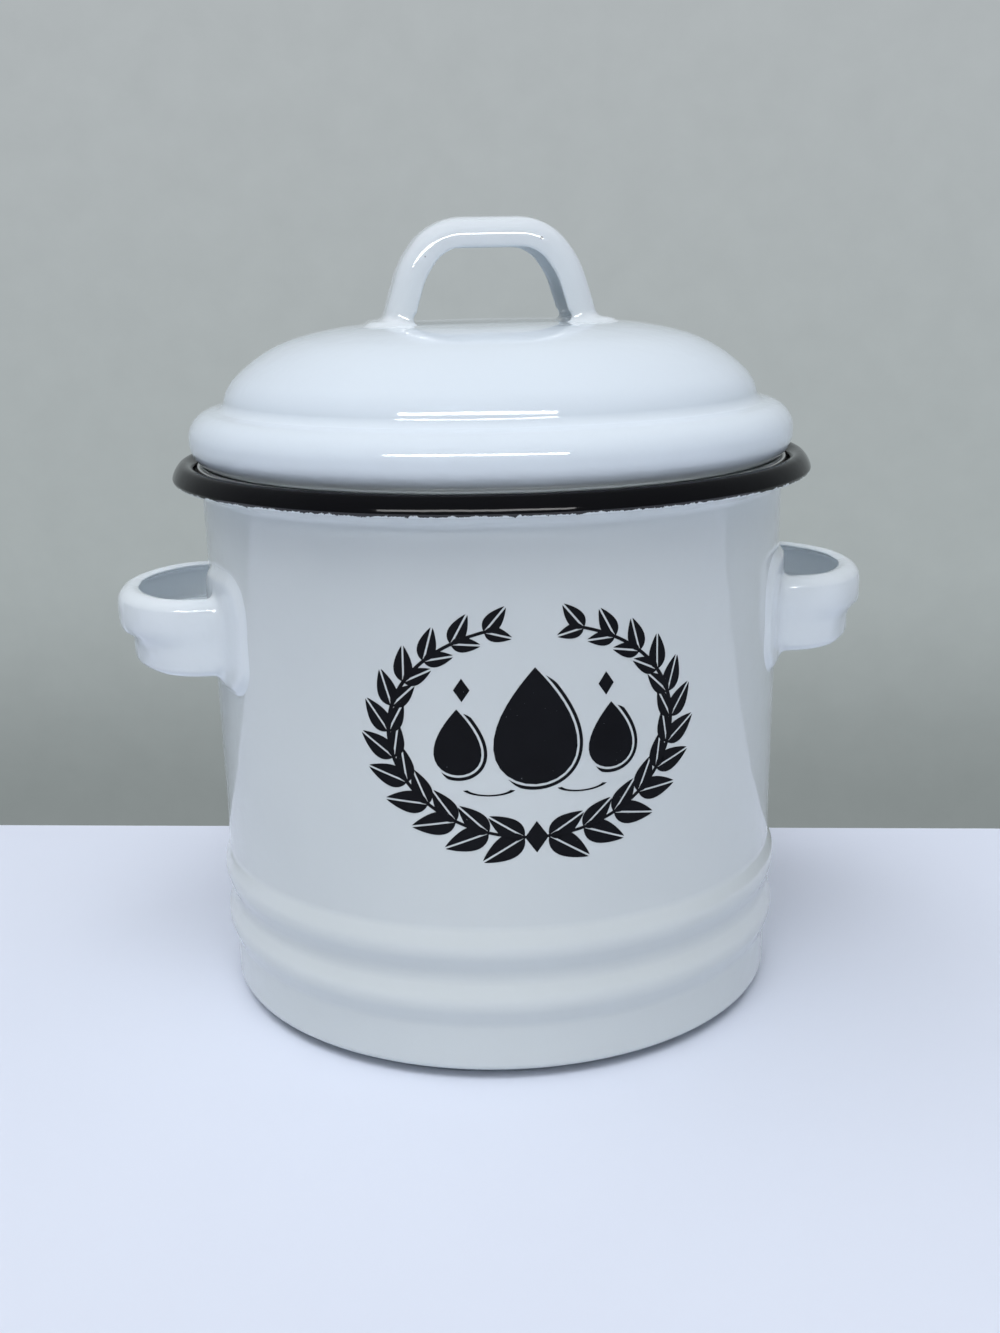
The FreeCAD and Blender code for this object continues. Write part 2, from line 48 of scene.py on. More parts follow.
FOOT_RADIUS, MOUTH_RADIUS, CREASE_HEIGHT = 58.7, 60.0, 105.8
POT_STEEL, LID_STEEL = 1.0, 0.9
BEADS = (14.4, 25.3)
BEAD_HALF, BEAD_SWELL, BEAD_ROOT, BEAD_CREST = 4.5, 1.65, 4.0, 5.0
LID_TOP, PLATEAU_RADIUS, CROWN_ROUND = 137.75, 24.44, 51.9

# A section's corner is its radius, its height and, where it isn't sharp, its round.
PANEL = [(0, 0.8), (47, 0.8, 3), (49, 0, 3), (FOOT_RADIUS, 0, 1.6)]
CREASE_ROUND, FLARE_END = 1.5, (63.9, 108.4)
RIM_ROLL = [(62.7, 107.62, 0.3), (65.95, 107.85, 0.9), (65.46, 110.02, 4.5), (63.5, 112.2, 1.7),
            (61.1, 110.75, 1.7), (61.34, 107.88, 0.4)]
LID_OUTSIDE = [(54.9, 105.8), (54.9, 110.69, 1.2), (62.0, 110.69, 5.0), (62.0, 120.9, 5.1),
               (54.9, 122.2, 2.2), (54.1, 126.3, 7.5), (46.15, 133.55, 24.7),
               (31.95, LID_TOP, CROWN_ROUND), (0, LID_TOP)]
CUP_SECTION = [(49.0, 80), (53.35, 80, 1.5), (56.4, 104.96, 1.0), (60.15, 107.46, 1.2),
               (60.15, 109.8), (60.65, 109.5, 0.7), (60.65, 111.1, 0.7), (59.05, 111.1, 0.7),
               (59.05, 109.5, 0.7), (59.55, 109.8), (59.55, 107.78, 0.6), (55.8, 105.28, 1.6),
               (52.75, 80.6, 0.9), (49.0, 80.6)]
RING_SECTION = [(49.5, 81.1, 0.1), (51.8, 81.1, 0.1), (51.8, 82.3, 0.5), (49.5, 82.3, 0.5)]
TURN_STEPS, SHARPEST_ROUND, ROUND_STEP = 288, 0.3, 6


def wall_radius(height):
    """Outside of the pot's wall at a height."""
    return FOOT_RADIUS + (MOUTH_RADIUS - FOOT_RADIUS) * height / CREASE_HEIGHT


def lid_surface(radius):
    """Height of the lid's outside, on its flat top and the round next to it."""
    over = max(0.0, radius - PLATEAU_RADIUS)
    return LID_TOP - CROWN_ROUND + math.sqrt(CROWN_ROUND ** 2 - over ** 2)


# ---------------------------------------------------------------- pieces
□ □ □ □
▸ Given instruction
Give again, word for word, the lines of the listing, starting at its first line and ending with the line containing "TURN_STEPS, SHARPEST_ROUND, ROUND_STEP".

▸ The answer
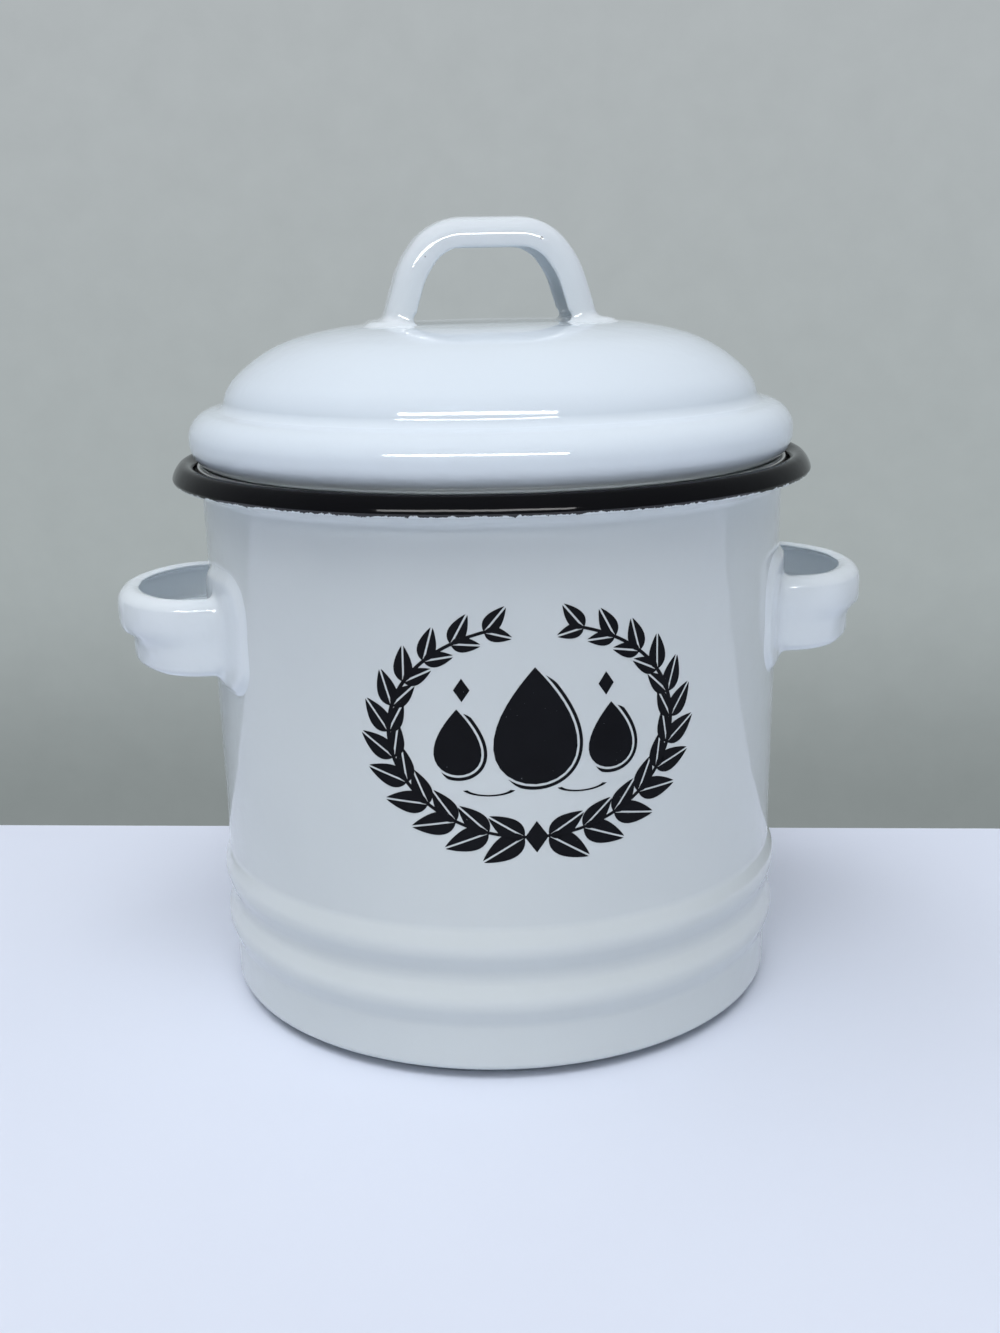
The FreeCAD and Blender code for this object continues. Write part 2, from line 48 of scene.py on. More parts follow.
FOOT_RADIUS, MOUTH_RADIUS, CREASE_HEIGHT = 58.7, 60.0, 105.8
POT_STEEL, LID_STEEL = 1.0, 0.9
BEADS = (14.4, 25.3)
BEAD_HALF, BEAD_SWELL, BEAD_ROOT, BEAD_CREST = 4.5, 1.65, 4.0, 5.0
LID_TOP, PLATEAU_RADIUS, CROWN_ROUND = 137.75, 24.44, 51.9

# A section's corner is its radius, its height and, where it isn't sharp, its round.
PANEL = [(0, 0.8), (47, 0.8, 3), (49, 0, 3), (FOOT_RADIUS, 0, 1.6)]
CREASE_ROUND, FLARE_END = 1.5, (63.9, 108.4)
RIM_ROLL = [(62.7, 107.62, 0.3), (65.95, 107.85, 0.9), (65.46, 110.02, 4.5), (63.5, 112.2, 1.7),
            (61.1, 110.75, 1.7), (61.34, 107.88, 0.4)]
LID_OUTSIDE = [(54.9, 105.8), (54.9, 110.69, 1.2), (62.0, 110.69, 5.0), (62.0, 120.9, 5.1),
               (54.9, 122.2, 2.2), (54.1, 126.3, 7.5), (46.15, 133.55, 24.7),
               (31.95, LID_TOP, CROWN_ROUND), (0, LID_TOP)]
CUP_SECTION = [(49.0, 80), (53.35, 80, 1.5), (56.4, 104.96, 1.0), (60.15, 107.46, 1.2),
               (60.15, 109.8), (60.65, 109.5, 0.7), (60.65, 111.1, 0.7), (59.05, 111.1, 0.7),
               (59.05, 109.5, 0.7), (59.55, 109.8), (59.55, 107.78, 0.6), (55.8, 105.28, 1.6),
               (52.75, 80.6, 0.9), (49.0, 80.6)]
RING_SECTION = [(49.5, 81.1, 0.1), (51.8, 81.1, 0.1), (51.8, 82.3, 0.5), (49.5, 82.3, 0.5)]
TURN_STEPS, SHARPEST_ROUND, ROUND_STEP = 288, 0.3, 6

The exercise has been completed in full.